Jéssica Kuhn indica “A escavação”
Publicado dia 11 de março de 2021
i-PSIne 🎬:
“A escavação”
Nacionalidade: Reino Unido
Ano: 2021
Direção: Simon Stone
Gênero: Biografia, história, drama
Duração: 1:52
Plataforma: Netflix
Inspirado em uma história real e adaptado do livro homônimo de John Preston — cuja tia, Margaret Piggott, teve participação no evento — a trama de “A Escavação” se passa em 1939, às vésperas da Segunda Guerra Mundial e nos conta a impressionante história de um dos maiores tesouros arqueológicos da Europa!

Edith Pretty (Carey Mulligan) é uma viúva que mora com seu filho Robert (Archie Barnes) em uma mansão em Suffolk, na Inglaterra. Curiosa com alguns montes que fazem parte do seu grande terreno, ela chama Basil Brown (Ralph Fiennes), um arqueólogo amador para escavar suas terras. E juntos fazem a maior descoberta arqueológica do Reino Unido no século XX: a escavação de Sutton Hoo, que logo vira notícia nacional e interesse do Museu Britânico, de Londres – no qual os tesouros encontram-se atualmente em exposição. Também a propriedade de Sutton Hoo, no leste da Inglaterra, que conta com 255 acres e é hoje administrada pela National Trust, está aberta à visitação.
O filme é de uma refinada delicadeza e nos remete à metáfora arqueológica freudiana. Freud, o fundador da psicanálise, comparou o trabalho investigativo do psicanalista a aquele do arqueólogo. Para Freud, que admitiu ter lido “mais sobre arqueologia do que sobre psicologia”, tratava-se em ambos os casos de “escavar camada após camada”, o que ressalta o caráter “estratificado” da estrutura psíquica, para chegar “aos tesouros mais profundos e valiosos”.
O que importa nessa história não é a escavação em si, ou mesmo a justa homenagem a Edith Pretty e Basil Brown.
O filme trata da importância da descoberta de um patrimônio histórico ao mesmo tempo em que convive com a destruição iminente: o antagonismo entre mortalidade e legado. E novamente nós voltamos a Freud: pulsão de vida e de morte o tempo todo, entrelaçadas e pulsando como de fato se dá na vida real.
O roteiro primoroso de Moira Buffini (“O Último Vice-Rei”) apresenta como cada personagem enxerga o passado e encara a morte, especialmente em um ambiente de guerra, com o risco de um ataque aéreo a qualquer momento. E como as pessoas se relacionam nesse contexto.

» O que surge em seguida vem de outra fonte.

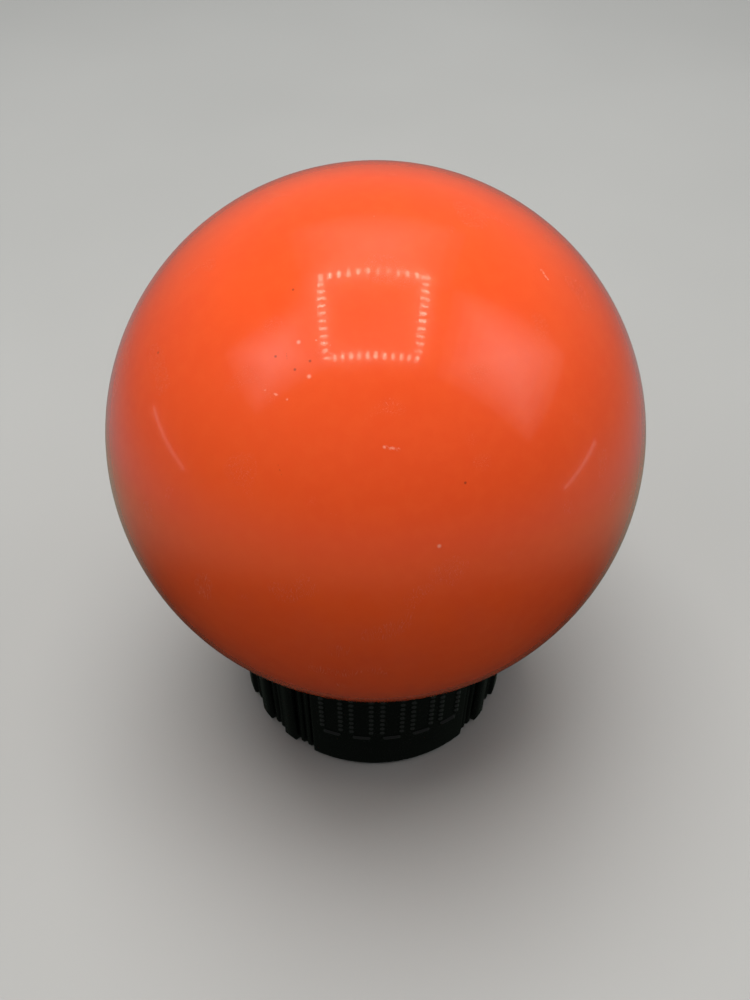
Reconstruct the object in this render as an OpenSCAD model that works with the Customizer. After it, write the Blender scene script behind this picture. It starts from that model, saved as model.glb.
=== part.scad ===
// Friction ball for screw-down watch case backs, resting in its ribbed bench stand.
// Millimetres, +Z up. The origin is on the bench, on the stand's axis. The ball's valve
// points along +Y and the stand's panel faces a little to the right of -Y.

/* [Ball] */
// Outer diameter of the ball
ball_d = 65; // [60:1:70]
// Thickness of the rubber skin
skin_t = 5; // [4:0.5:7]

/* [Valve] */
// Diameter of the valve insert where it fills its hole in the skin
insert_d = 9; // [8:0.5:11]
// Depth that the insert reaches into the ball, measured from the ball's surface
insert_depth = 17; // [16:1:20]
// Diameter of the flange that is bonded to the inside of the skin
flange_d = 22; // [16:1:26]
// Diameter of the push-in plug's stem
plug_d = 4.6; // [4:0.2:5]
// Length of the plug
plug_l = 13; // [11:0.5:14]
// Diameter of the plug's pilot hole for an inflating needle
needle_d = 1.8; // [1.6:0.1:2.2]

/* [Stand] */
// Diameter over the stand's broad lands
stand_d = 41; // [38:1:44]
// Height of the stand
stand_h = 22; // [19:1:26]
// Thickness of the stand's wall behind its grooves
wall_t = 2.2; // [1.8:0.2:2.6]
// Thickness of the stand's floor
floor_t = 2.4; // [2:0.2:3]
// Number of broad lands round the stand
land_count = 24; // [20:1:28]
// Number of fine ribs between two lands
fine_count = 2; // [1:1:3]
// Number of lands that the plain front panel takes the place of
panel_lands = 5; // [5:2:9]
// Number of raised marks on the front panel
mark_count = 5; // [1:1:5]

/* [Hidden] */
$fn = 96;

ball_r = ball_d / 2;
cavity_r = ball_r - skin_t;

// The seat is a narrow zone of a sphere that the ball clears by seat_gap all round.
seat_gap = 0.15;
stand_r = stand_d / 2;
groove_depth = 0.9;
fine_drop = 0.45;
core_r = stand_r - groove_depth;
cup_r = core_r - wall_t;
rim_t = 0.8;
mouth_r = core_r - rim_t;
seat_r = ball_r + seat_gap;
ball_z = stand_h + sqrt(seat_r * seat_r - mouth_r * mouth_r);

// Fine ribs and grooves share what the lands leave of each pitch, in parts of a groove's width.
land_pitch = 360 / land_count;
land_share = 0.44;
land_angle = land_share * land_pitch;
rib_to_groove = 1.8;
groove_angle = (land_pitch - land_angle) / (fine_count + 1 + fine_count * rib_to_groove);
fine_angle = rib_to_groove * groove_angle;

// The panel is as wide as the lands it replaces, with the ribs between them filled in.
panel_half = (panel_lands - 1) / 2;
panel_angle = 2 * panel_half * land_pitch + land_angle;
panel_turn = land_pitch / 2;

// The lands and ribs stop just short of both edges of the stand.
edge_margin = 0.25;
rib_chamfer = 0.3;
chamfer = 0.4;

// The foot is a flat ring round a shallow recess.
recess_r = cup_r - 1.2;
recess_depth = 0.8;
gate_d = 3;
gate_h = 0.4;
floor_chamfer = 1.5;

// Each mark is two upright strokes over a short level one. Offsets are degrees round the wall.
mark_pitch = 0.8 * land_pitch;
mark_h = 0.35;
mark_bottom = 0.36 * stand_h;
mark_top = 0.86 * stand_h;
stroke_t = 0.8;
stroke_offset = 0.32 * mark_pitch;
level_angle = 0.45 * mark_pitch;
stroke_gap = 0.6;

// Valve sizes; depths are measured inwards from the ball's surface.
flange_t = 1.6;
fit_gap = 0.05;
head_d = 6.4;
head_t = 0.9;
head_depth = 0.35;
tip_clear = 0.6;
needle_depth = 9;
over = 1;

// A solid of revolution whose axis is the valve's: its own +Z points out of the ball.
module along_valve() {
    translate([0, 0, ball_z]) rotate([-90, 0, 0]) children();
}

// A cylinder on the valve's axis between two depths below the ball's surface.
module valve_cylinder(d, top_depth, bottom_depth) {
    translate([0, 0, ball_r - bottom_depth]) cylinder(d = d, h = bottom_depth - top_depth);
}

module ball_skin() {
    color("orangered") along_valve() difference() {
        sphere(r = ball_r);
        sphere(r = cavity_r);
        valve_cylinder(insert_d, -over, skin_t + over);
    }
}

// A barrel with a round closed end, flush with the skin outside and flanged inside it.
module valve_insert() {
    end_r = insert_d / 2;
    color("tomato") along_valve() difference() {
        union() {
            intersection() {
                sphere(r = ball_r);
                valve_cylinder(insert_d, -over, insert_depth - end_r);
            }
            translate([0, 0, ball_r - insert_depth + end_r]) sphere(r = end_r);
            intersection() {
                sphere(r = cavity_r);
                valve_cylinder(flange_d, 0, skin_t + 2 * flange_t);
                difference() {
                    cylinder(d = flange_d, h = ball_r);
                    sphere(r = cavity_r - flange_t);
                }
            }
        }
        valve_cylinder(head_d + 2 * fit_gap, -over, head_depth + head_t);
        valve_cylinder(plug_d + 2 * fit_gap, -over, head_depth + plug_l + tip_clear);
    }
}

// A headed stem with a blind pilot hole, which the needle pierces to reach the air inside.
module valve_plug() {
    tip_chamfer = 0.8;
    color("dimgray") along_valve() difference() {
        union() {
            valve_cylinder(head_d, head_depth, head_depth + head_t - fit_gap);
            valve_cylinder(plug_d, head_depth, head_depth + plug_l - tip_chamfer);
            translate([0, 0, ball_r - head_depth - plug_l])
                cylinder(d1 = plug_d - 2 * tip_chamfer, d2 = plug_d, h = tip_chamfer);
        }
        valve_cylinder(needle_d, -over, head_depth + needle_depth);
    }
}

// One upright bar as wide as angle that is rooted in the wall and stands out to radius r.
module upright(angle, r) {
    root_r = core_r - wall_t / 2;
    bottom = edge_margin;
    top = stand_h - edge_margin;
    rotate(-angle / 2) rotate_extrude(angle = angle)
        polygon([
            [root_r, bottom],
            [r - rib_chamfer, bottom],
            [r, bottom + rib_chamfer],
            [r, top - rib_chamfer],
            [r - rib_chamfer, top],
            [root_r, top]
        ]);
}

// A raised stroke on a wall that faces -Y, offset sideways, between two heights.
module stroke(offset, angle, bottom, top) {
    inner_r = stand_r - mark_h;
    rotate(offset - angle / 2 - 90) rotate_extrude(angle = angle)
        translate([inner_r, bottom]) square([2 * mark_h, top - bottom]);
}

module raised_mark() {
    stroke_angle = stroke_t / stand_r * 180 / PI;
    for (side = [-1, 1])
        stroke(side * stroke_offset, stroke_angle, mark_bottom + stroke_t + stroke_gap, mark_top);
    stroke(0, level_angle, mark_bottom, mark_bottom + stroke_t);
}

// The ribs on the +angle side of a land.
module fine_ribs() {
    for (k = [1 : fine_count])
        rotate(land_angle / 2 + k * (groove_angle + fine_angle) - fine_angle / 2)
            upright(fine_angle, stand_r - fine_drop);
}

module front_panel() {
    rotate(-90) upright(panel_angle, stand_r);
    for (i = [0 : mark_count - 1]) rotate((i - (mark_count - 1) / 2) * mark_pitch)
        raised_mark();
}

module cup_profile() {
    inner_low = floor_t + floor_chamfer;
    polygon([
        [0, recess_depth],
        [recess_r, recess_depth],
        [recess_r, 0],
        [core_r - chamfer, 0],
        [core_r, chamfer],
        [core_r, stand_h - chamfer],
        [core_r - chamfer, stand_h],
        [cup_r, stand_h],
        [cup_r, inner_low],
        [cup_r - floor_chamfer, floor_t],
        [0, floor_t]
    ]);
}

module stand_body() {
    color("black") difference() {
        union() {
            rotate_extrude() cup_profile();
            translate([0, 0, recess_depth - gate_h]) cylinder(d = gate_d, h = gate_h + over);
            rotate(panel_turn) front_panel();
            for (i = [panel_half : land_count - panel_half - 1])
                rotate(panel_turn + i * land_pitch - 90) {
                    if (i > panel_half) upright(land_angle, stand_r);
                    fine_ribs();
                }
        }
        translate([0, 0, ball_z]) sphere(r = seat_r);
    }
}

ball_skin();
valve_insert();
valve_plug();
stand_body();
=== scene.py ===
"""Looks of the case opening friction ball and its bench stand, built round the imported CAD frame."""

import math

import bpy
import numpy as np
from mathutils import Matrix, Vector, noise


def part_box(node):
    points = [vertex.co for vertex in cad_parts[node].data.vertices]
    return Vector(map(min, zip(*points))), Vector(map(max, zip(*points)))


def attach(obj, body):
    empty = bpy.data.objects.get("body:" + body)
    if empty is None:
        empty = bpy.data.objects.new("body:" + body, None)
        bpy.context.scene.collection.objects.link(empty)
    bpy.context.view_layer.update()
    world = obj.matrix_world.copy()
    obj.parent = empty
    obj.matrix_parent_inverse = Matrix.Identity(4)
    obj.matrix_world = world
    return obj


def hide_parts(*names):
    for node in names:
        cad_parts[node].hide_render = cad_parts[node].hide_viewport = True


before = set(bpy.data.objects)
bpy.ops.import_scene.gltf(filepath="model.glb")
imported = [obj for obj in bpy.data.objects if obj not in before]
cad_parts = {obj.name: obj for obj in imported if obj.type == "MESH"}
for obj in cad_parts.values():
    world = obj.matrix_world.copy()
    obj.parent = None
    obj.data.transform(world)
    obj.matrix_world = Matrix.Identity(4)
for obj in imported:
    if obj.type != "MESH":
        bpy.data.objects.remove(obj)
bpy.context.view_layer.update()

MM = 0.001

# ---------------------------------------------------------------- sizes from the frame

SKIN_LOW, SKIN_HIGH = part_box("ball_skin")
STAND_LOW, STAND_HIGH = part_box("stand_body")

BALL_R = (SKIN_HIGH.x - SKIN_LOW.x) / 2
BALL_Z = (SKIN_HIGH.z + SKIN_LOW.z) / 2
BALL_CENTRE = Vector((0, 0, BALL_Z))
STAND_H = STAND_HIGH.z - STAND_LOW.z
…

Edith é a elegante e melancólica personagem que já viveu o luto do marido e que agora terá que enfrentar novamente a morte, sob outra perspectiva: escondendo de seu filho a sua grave doença e temendo pelo futuro dele.

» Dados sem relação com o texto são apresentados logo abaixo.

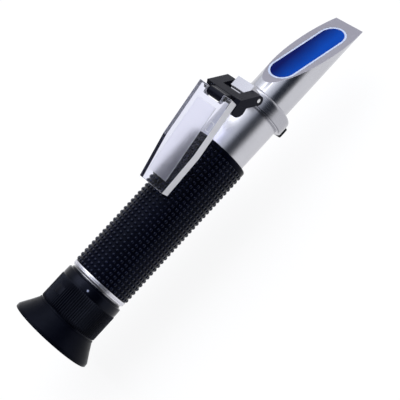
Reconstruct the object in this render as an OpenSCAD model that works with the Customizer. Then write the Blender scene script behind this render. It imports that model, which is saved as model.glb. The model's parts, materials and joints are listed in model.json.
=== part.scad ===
// Handheld refractometer with a flip-over daylight plate.
// Millimetres. X is the optical axis (eyecup at -X, prism tip at +X),
// Z points to the side the plate opens over, Y is the hinge axis.
// "Stations" are distances along X measured from the eyecup rim.

/* [Body] */
// overall length, eyecup rim to prism tip
overall_len = 195; // [194:0.5:198]
// outer radius of the aluminium tube
tube_r = 12.25; // [12.1:0.05:12.4]
// radius of the rubber sleeve under its bumps
grip_r = 14.3; // [14:0.1:14.6]
// radius of the plain band at the front end of the sleeve
grip_band_r = 14.6; // [14.4:0.1:14.9]
// outer radius of the metal ring between eyepiece and sleeve
trim_r = 14.6; // [14.2:0.1:15]

/* [Eyepiece] */
// radius of the flared rubber rim
cup_rim_r = 20.1; // [19:0.1:21]
// radius of the focusing ring over its ribs
ring_r = 15.15; // [15:0.05:15.5]
// number of grip ribs on the focusing ring
rib_count = 86; // [60:2:96]
// depth of the grip ribs
rib_depth = 0.4; // [0.3:0.05:0.5]

/* [Prism end] */
// radius of the prism barrel
barrel_r = 10.77; // [10.6:0.01:10.9]
// angle between the prism face and the optical axis
face_angle = 19.4; // [19:0.1:20]
// half width of the glass window
window_r = 6.1; // [5.8:0.1:6.3]
// width of the white sealing border
seal_w = 1.0; // [0.6:0.1:1.2]

/* [Daylight plate] */
// thickness of the clear plate
plate_t = 4.2; // [3.8:0.1:4.3]
// half width of the plate beside the hinge
plate_half_w = 10.77; // [10.4:0.01:10.8]
// half width of the plate at its free end
plate_tip_half_w = 8.1; // [7.8:0.1:8.4]
// tilt of the opened plate against the optical axis
plate_tilt = 12.6; // [12.2:0.1:13]

/* [Collar] */
// radius of the hinge collar
collar_r = 14.5; // [14.3:0.1:14.6]
// half width of the hinge lug
lug_half_w = 5.35; // [5.2:0.05:5.4]
// half width of the foot on the underside
foot_half_w = 5.2; // [5:0.1:5.4]

/* [Hidden] */
$fn = 96;
x_mid = overall_len / 2;
slip = 0.06; // radial clearance of the sliding and turning fits
over = 1; // how far cutting tools stand proud

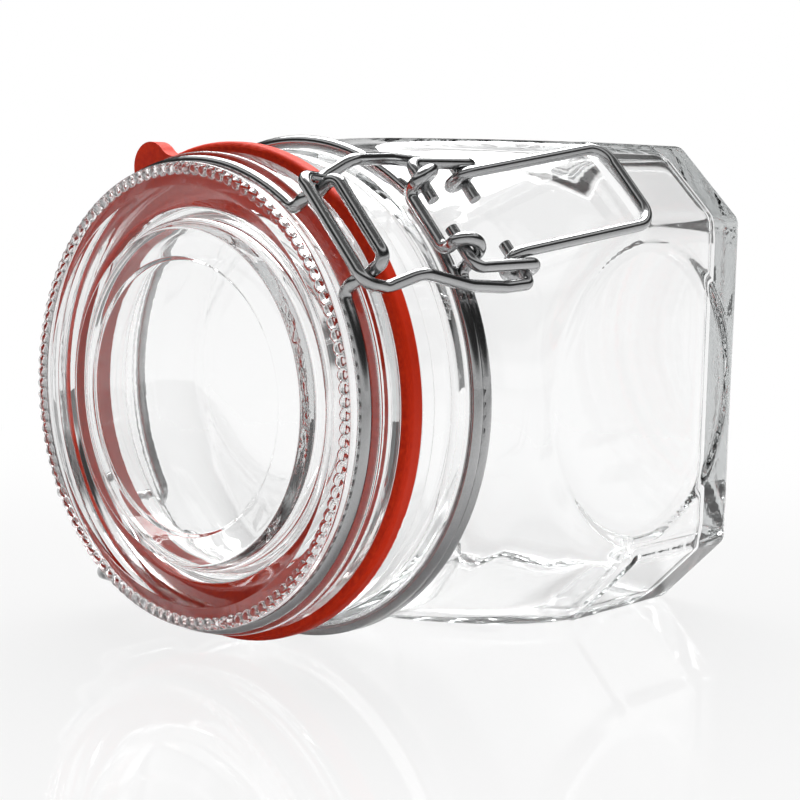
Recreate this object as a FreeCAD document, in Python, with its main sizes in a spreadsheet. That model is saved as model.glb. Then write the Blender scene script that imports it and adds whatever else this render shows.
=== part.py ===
import FreeCAD, Part
import Sketcher
import math
import os

# Clip-top jar: a square glass jar lying on one flat side, its round glass lid
# shut on an orange rubber ring and held by a bail of bent steel wire.
# Frame: +X from lid to base along the jar's axis, +Z up, origin on the floor
# under the middle of the jar. Millimetres.

doc = FreeCAD.newDocument("clip_top_jar")
sheet = doc.addObject("Spreadsheet::Sheet", "sizes")

# Every driving size. "station" sizes are measured from the front of the lid
# toward the base; "reach" sizes are added to the lid's rim radius.
SIZES = {
    # jar glass
    "overall_length": 116.0,
    "jar_width": 101.0,
    "lid_share": 0.4406,
    "corner_share": 0.1525,
    "corner_round": 3.0,
    "heel_round": 2.8,
    "wall": 3.6,
    "base_thick": 6.0,
    "cavity_corner_round": 7.0,
    "cavity_floor_round": 5.0,
    "panel_depth": 0.8,
    "panel_margin": 4.6,
    "panel_from_base": 34.0,
    "mouth_station": 16.0,
    "finish_height": 3.6,
    "finish_reach": 2.9,
    "neck_reach": 1.7,
    "neck_end_station": 27.0,
    "seat_reach": 3.1,
    "seat_end_station": 33.4,
    "shoulder_station": 38.0,
    "shoulder_end_station": 80.0,
    "shoulder_reach": 2.5,
    "bore_inset": 5.3,
    # lid glass
    "centre_face_station": 1.2,
    "plateau_station": 0.6,
    "valley_station": 3.4,
    "centre_radius_share": 0.5955,
    "plateau_radius_share": 0.7303,
    "valley_inner_share": 0.764,
    "valley_outer_share": 0.8674,
    "bead_inner_share": 0.8899,
    "rim_round": 0.6,
    "groove_depth": 1.4,
    "groove_station": 4.5,
    "groove_half": 1.4,
    "flange_reach": 2.0,
    "flange_end_station": 12.0,
    "plug_inset": 6.5,
    "plug_wall": 4.0,
    "plug_end_station": 19.0,
    "lid_underside_station": 6.5,
    # rubber ring
    "gasket_inset": 6.0,
    "gasket_reach": 4.0,
    "gasket_clearance": 0.05,
    "mouth_clearance": 0.3,
    "gasket_round": 1.0,
    "tab_round": 5.0,
    "tab_reach": 9.6,
    "tab_flare": 5.0,
    "tab_thick": 3.2,
    "tab_turn": 152.0,
    # steel wire
    "neck_wire_thick": 2.6,
    "lid_wire_thick": 2.5,
    "link_wire_thick": 2.4,
    "lever_wire_thick": 2.4,
    "wire_seat_clearance": 0.1,
    "latch_turn": 48.0,
    "pivot_station": 29.2,
    "pivot_reach": 9.0,
    "coil_station": 45.0,
    "coil_reach": 6.8,
    "hinge_station": 14.0,
    "hinge_reach": 8.1,
    "handle_station": 78.0,
    "handle_reach": 18.3,
    "handle_half": 10.0,
}
for row, (alias, number) in enumerate(SIZES.items(), start=1):
    cell = "A%d" % row
    sheet.set(cell, str(number))
    sheet.setAlias(cell, alias)
doc.recompute()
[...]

E o que dizer da relação entre Basil (Ralph Fienes) e Edith (Carey Mulligan)? Uma interessante relação permeada por silêncios e indagações, baseada em respeito e admiração mútuos.
Basil não teve educação formal como arqueologista, embora entenda mais do assunto do que todos. Até 1944 a Inglaterra não garantia instrução pública até o ensino secundário para todos os seus cidadãos. Basil, talvez um dos melhores arqueólogos do país, vê-se menosprezado pelos detentores dos diplomas universitários e pelas cátedras.
Edith lida com a proximidade do fim enquanto ele luta por seu reconhecimento e entende a possibilidade de ter seu nome na história.
O roteiro consegue ainda abordar outros relacionamentos e seus respectivos conflitos, como o do casal Peggy (Lily James) e Stuart (Ben Chaplin), e também se abre para outros temas como preconceito, machismo, narcisismo e homossexualidade, numa Inglaterra da década de 40, ainda conservadora e estratificada em termos de cultura, educação pública e gênero.
“A Escavação” é um filme sobre como lidar com a vida mesmo em meio a tanta vulnerabilidade, correndo-se tantos riscos. Ao mesmo tempo que nos lembra de que nada é para sempre e nada se leva da vida, também nos alerta sobre como permanecemos vivos por meio do nosso maior tesouro após a morte: as nossas histórias para aqueles que ficam.
E assim, o filme também presta uma homenagem a pessoas que por anos ficaram apagadas da História.
E afinal, o que se leva da vida? Você já se perguntou sobre isso? Qual será o seu legado? O que deixaremos para as próximas gerações? Que tipo de memória queremos deixar para aqueles que amamos?